What Is Digital Sovereignty?
Digital sovereignty refers to a state’s ability to control digital infrastructure, data flows, and technology platforms within its jurisdiction. It’s rooted in concerns over national security, privacy, economic competitiveness, and cultural preservation.
While the term gained prominence in the EU, it has now been embraced globally. The motivations vary from protecting citizens’ data to curbing foreign influence over domestic digital platforms.
Key components of digital sovereignty often include:
- Data localisation: Requiring that data generated within a country be stored and processed locally.
- Platform regulation: Enforcing laws on content moderation, algorithmic transparency, or licensing.
- National cloud initiatives: Encouraging homegrown alternatives to foreign cloud providers like AWS or Google Cloud.
How Governments Are Reshaping the Web
1. The European Union: Leading the Regulatory Charge
The EU has positioned itself as the de facto regulator of the global internet, with landmark legislation like the Digital Markets Act (DMA) and Digital Services Act (DSA).

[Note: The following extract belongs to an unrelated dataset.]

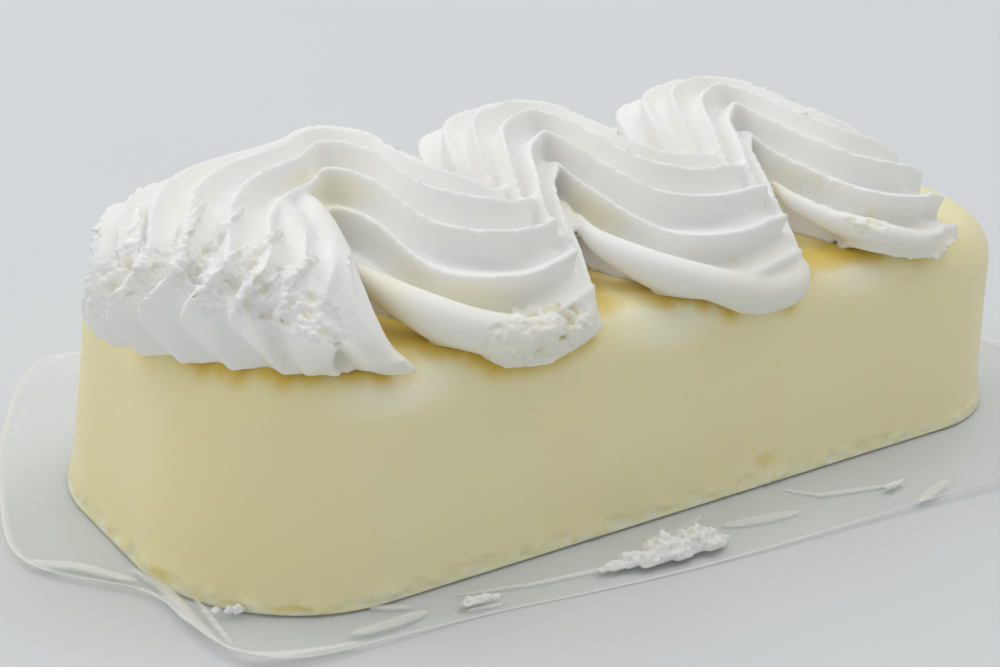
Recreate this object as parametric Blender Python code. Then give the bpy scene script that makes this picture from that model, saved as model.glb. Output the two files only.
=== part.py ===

These laws target Big Tech’s dominance, impose content moderation responsibilities, and enforce interoperability across services.
Official source: European Commission – Digital Services Act
The EU’s GAIA X project is also a high profile example of a push for digital sovereignty, aiming to create a federated European cloud infrastructure that ensures compliance with regional values and regulations.

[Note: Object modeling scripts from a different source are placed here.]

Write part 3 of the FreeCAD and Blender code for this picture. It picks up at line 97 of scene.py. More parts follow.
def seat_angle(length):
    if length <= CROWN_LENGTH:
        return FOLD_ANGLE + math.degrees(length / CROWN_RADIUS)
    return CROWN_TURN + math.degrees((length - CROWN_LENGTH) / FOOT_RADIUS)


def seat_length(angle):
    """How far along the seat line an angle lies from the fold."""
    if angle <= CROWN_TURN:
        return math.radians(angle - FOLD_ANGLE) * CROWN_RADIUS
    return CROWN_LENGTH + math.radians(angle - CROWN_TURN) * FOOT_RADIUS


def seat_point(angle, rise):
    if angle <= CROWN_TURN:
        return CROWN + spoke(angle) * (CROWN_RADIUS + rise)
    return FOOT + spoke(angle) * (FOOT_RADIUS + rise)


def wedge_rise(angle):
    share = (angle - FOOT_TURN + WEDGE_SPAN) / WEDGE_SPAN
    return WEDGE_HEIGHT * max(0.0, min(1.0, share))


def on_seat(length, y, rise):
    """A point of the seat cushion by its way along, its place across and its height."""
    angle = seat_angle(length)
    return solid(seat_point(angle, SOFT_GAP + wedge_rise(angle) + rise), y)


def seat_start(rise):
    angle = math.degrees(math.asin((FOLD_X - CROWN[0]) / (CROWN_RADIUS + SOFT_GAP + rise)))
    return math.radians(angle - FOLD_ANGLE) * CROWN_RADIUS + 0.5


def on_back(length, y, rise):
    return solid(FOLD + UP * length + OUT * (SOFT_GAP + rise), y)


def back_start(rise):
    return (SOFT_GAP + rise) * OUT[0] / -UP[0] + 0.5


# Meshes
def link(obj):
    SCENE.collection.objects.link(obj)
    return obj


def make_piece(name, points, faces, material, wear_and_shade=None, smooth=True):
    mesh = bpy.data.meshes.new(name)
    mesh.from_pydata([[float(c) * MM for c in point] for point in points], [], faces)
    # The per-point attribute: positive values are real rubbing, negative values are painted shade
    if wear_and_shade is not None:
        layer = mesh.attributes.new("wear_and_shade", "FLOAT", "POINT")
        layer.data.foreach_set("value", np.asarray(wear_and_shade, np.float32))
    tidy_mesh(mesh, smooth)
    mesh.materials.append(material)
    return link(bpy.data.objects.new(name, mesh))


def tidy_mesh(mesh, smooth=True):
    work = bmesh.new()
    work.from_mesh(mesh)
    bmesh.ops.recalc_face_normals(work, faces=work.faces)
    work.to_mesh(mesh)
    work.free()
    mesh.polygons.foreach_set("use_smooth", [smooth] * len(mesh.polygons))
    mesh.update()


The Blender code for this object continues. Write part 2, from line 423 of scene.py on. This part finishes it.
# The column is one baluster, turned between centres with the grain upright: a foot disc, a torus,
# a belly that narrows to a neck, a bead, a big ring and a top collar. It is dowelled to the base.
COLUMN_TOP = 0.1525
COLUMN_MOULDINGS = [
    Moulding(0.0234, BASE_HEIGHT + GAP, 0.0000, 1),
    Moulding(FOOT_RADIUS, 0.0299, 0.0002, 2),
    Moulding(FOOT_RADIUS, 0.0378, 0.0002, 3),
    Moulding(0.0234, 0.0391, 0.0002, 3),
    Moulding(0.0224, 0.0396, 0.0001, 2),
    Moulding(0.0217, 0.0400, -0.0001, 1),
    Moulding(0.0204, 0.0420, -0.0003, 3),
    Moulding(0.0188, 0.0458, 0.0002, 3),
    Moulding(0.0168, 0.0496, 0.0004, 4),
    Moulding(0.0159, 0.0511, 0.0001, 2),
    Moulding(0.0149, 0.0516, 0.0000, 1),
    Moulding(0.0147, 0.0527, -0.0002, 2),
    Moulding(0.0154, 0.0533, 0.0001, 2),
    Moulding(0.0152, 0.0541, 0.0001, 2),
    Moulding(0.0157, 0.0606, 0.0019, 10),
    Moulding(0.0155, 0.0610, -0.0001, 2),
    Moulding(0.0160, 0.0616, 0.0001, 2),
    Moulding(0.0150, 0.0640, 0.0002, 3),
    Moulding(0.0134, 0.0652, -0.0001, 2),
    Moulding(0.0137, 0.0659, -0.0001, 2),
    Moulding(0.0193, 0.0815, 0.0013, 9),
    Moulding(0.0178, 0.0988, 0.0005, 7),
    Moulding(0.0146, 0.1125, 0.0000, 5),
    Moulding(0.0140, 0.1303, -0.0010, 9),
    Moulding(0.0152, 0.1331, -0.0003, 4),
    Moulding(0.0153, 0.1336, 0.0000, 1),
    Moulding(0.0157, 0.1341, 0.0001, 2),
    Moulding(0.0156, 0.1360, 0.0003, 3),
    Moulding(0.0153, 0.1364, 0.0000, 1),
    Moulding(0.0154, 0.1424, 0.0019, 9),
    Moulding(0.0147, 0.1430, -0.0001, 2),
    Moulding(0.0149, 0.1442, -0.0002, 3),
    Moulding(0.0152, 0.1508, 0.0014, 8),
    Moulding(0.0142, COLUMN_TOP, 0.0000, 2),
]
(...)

2. China: The Walled Garden Model
China has long pursued digital sovereignty through rigorous censorship, strict data controls, and a state-supported ecosystem of apps and platforms. From WeChat to Baidu, China has built a parallel internet largely detached from U.S. tech giants.

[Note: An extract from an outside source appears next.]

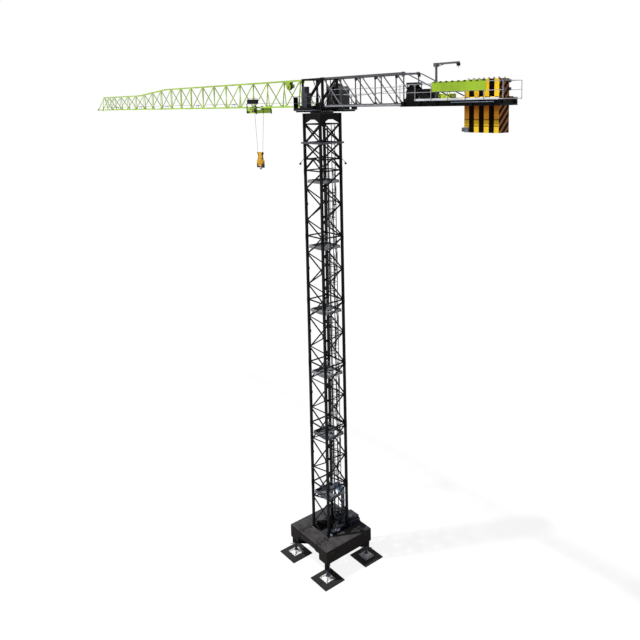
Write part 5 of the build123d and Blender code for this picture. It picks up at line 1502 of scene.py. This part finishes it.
@dataclass
class CounterJib(Assembly):
    """Post gussets, cross bars, hand lines, ducts and tie lugs of the counter-jib."""

    half: float = 0.36
    front: float = -0.5603
    bay: float = 1.068
    bays: int = 4

    def posts(self) -> list[float]:
        """Places of the posts along the counter-jib."""
        return [self.front - self.bay * (i + 1) + 0.03 for i in range(self.bays)]

    def build(self) -> None:
        """Makes all pieces of the counter-jib."""
        plate = block("gusset", (-0.07, 0.0175, -0.06), (0.07, 0.026, 0.06))
        taper(plate, "+z", (0.45, 1, 1))
        moves = []
        for x in self.posts():
            for side in SIDES:
                moves.append(shift(x, side * self.half, LEVELS.chord + 0.06) @ spun(0 if side > 0 else 180))
                moves.append(shift(
                    x, side * self.half, LEVELS.chord_top - 0.06) @ spun(180, "X") @ spun(180 if side > 0 else 0))
        self.add(copies(plate, moves, "post_gussets"), "counter_jib_steel")
        cross = []
        for x in self.posts():
            for z in (LEVELS.chord, LEVELS.chord_top):
                cross.append(rod("cross", "y", (x, z), -self.half + 0.03, self.half - 0.03, 0.036, 0.004))
        self.add(join("counter_jib_crosses", cross), "counter_jib_steel")
        end = self.front - self.bay * self.bays
        lines = []
        for side in SIDES:
            for z in (0.42, 0.62):
                lines.append(rod(
                    "hand_line", "x", (side * 0.31, LEVELS.chord + z), self.front, end, 0.012, 0.002, sides=6))
        self.add(join("hand_lines", lines), "railing_steel")
        boards = [
            panelled(
                "edge", (end + 0.06, side * 0.156 - 0.005, LEVELS.chord + 0.018),
                (self.front - 0.06, side * 0.156 + 0.005, LEVELS.chord + 0.07), "y", 0.01, 0.002)
            for side in SIDES]
        self.add(join("walk_edges", boards), "platform_mesh")
        trays = []
        for side in SIDES:
            trays.append(panelled(
                "duct",
                *on_side(
                    side, (end + 0.12, self.half + 0.036, LEVELS.chord - 0.012),
                    (self.front - 0.12, self.half + 0.056, LEVELS.chord + 0.036)),
                "y", 0.008, -0.003))
        self.add(join("chord_ducts", trays), "duct_steel")
        lug = panelled("tie_lug", (-0.05, -0.022, -0.05), (0.05, 0.022, 0.05), "y", 0.012, 0.004)
        ends = ((end + 0.06, LEVELS.chord_top), (-7.055, LEVELS.deck + 0.03))
        self.add(
            copies(lug, [shift(x, side * self.half, z) for x, z in ends for side in SIDES], "tie_lugs"),
            "counter_jib_steel")
        pins = turned("pin", Lie.Y, (0, 0, 0), [(-0.042, 0.014), (-0.038, 0.018), (0.038, 0.018), (0.042, 0.014)], 14)
        self.add(
            copies(pins, [shift(x, side * self.half, z) for x, z in ends for side in SIDES], "tie_pins"), "pin_steel")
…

Recent expansions of the Data Security Law and Cybersecurity Law reinforce the government's grip on both domestic and cross-border data flows, effectively insulating the Chinese digital economy from foreign influence.
3. India: The Data Localisation Pivot
India is emerging as a digital sovereignty heavyweight. The Digital Personal Data Protection Act, passed in 2023, mandates data localisation and grants the government wide powers over tech companies handling Indian user data.
Global cloud providers and social media platforms are being forced to reevaluate operations as India doubles down on local compliance, government access, and infrastructure ownership.
Source: Indian Ministry of Electronics and IT – DPDP Act
4. The United States: A Fragmented Federal Approach
While the U.S. doesn’t explicitly promote digital sovereignty, individual states are taking matters into their own hands. California’s CCPA/CPRA and other state level data privacy laws are creating a patchwork that mirrors the global trend of localised regulation.
The federal government, meanwhile, is ramping up scrutiny of foreign owned tech platforms (e.g., TikTok) under the guise of national security, signalling a shift toward sovereign digital priorities.
Implications for Businesses and Developers
- Compliance is no longer optional: Operating globally now means tailoring services to each jurisdiction’s rules, whether that’s content moderation in the EU or data storage in India.
- Infrastructure localisation is on the rise: Expect to see more regional data centres, hybrid cloud setups, and sovereign cloud offerings from providers like Microsoft’s “Cloud for Sovereignty”.
- APIs, CDNs, and DNS are political now: Network level services once taken for granted are increasingly subject to local laws, licenses, and audit requirements.
- Innovation could be constrained: Fragmentation may increase costs and limit the free flow of ideas and services across borders.
Conclusion: A Bordered Internet Is Already Here
The ideal of a free and open internet is giving way to a geopolitically fractured digital reality. As digital sovereignty becomes the norm, developers and businesses must rethink how they design, deploy, and govern their technologies.
This isn’t just a compliance problem, it’s a strategic challenge. Success in the next decade will depend on navigating a multi regional internet that balances privacy, innovation, and sovereignty in equal measure.
To thrive, treat sovereignty not as a threat but as a design constraint. Build with awareness, deploy with flexibility, and prepare for an internet that looks very different from the one we grew up with.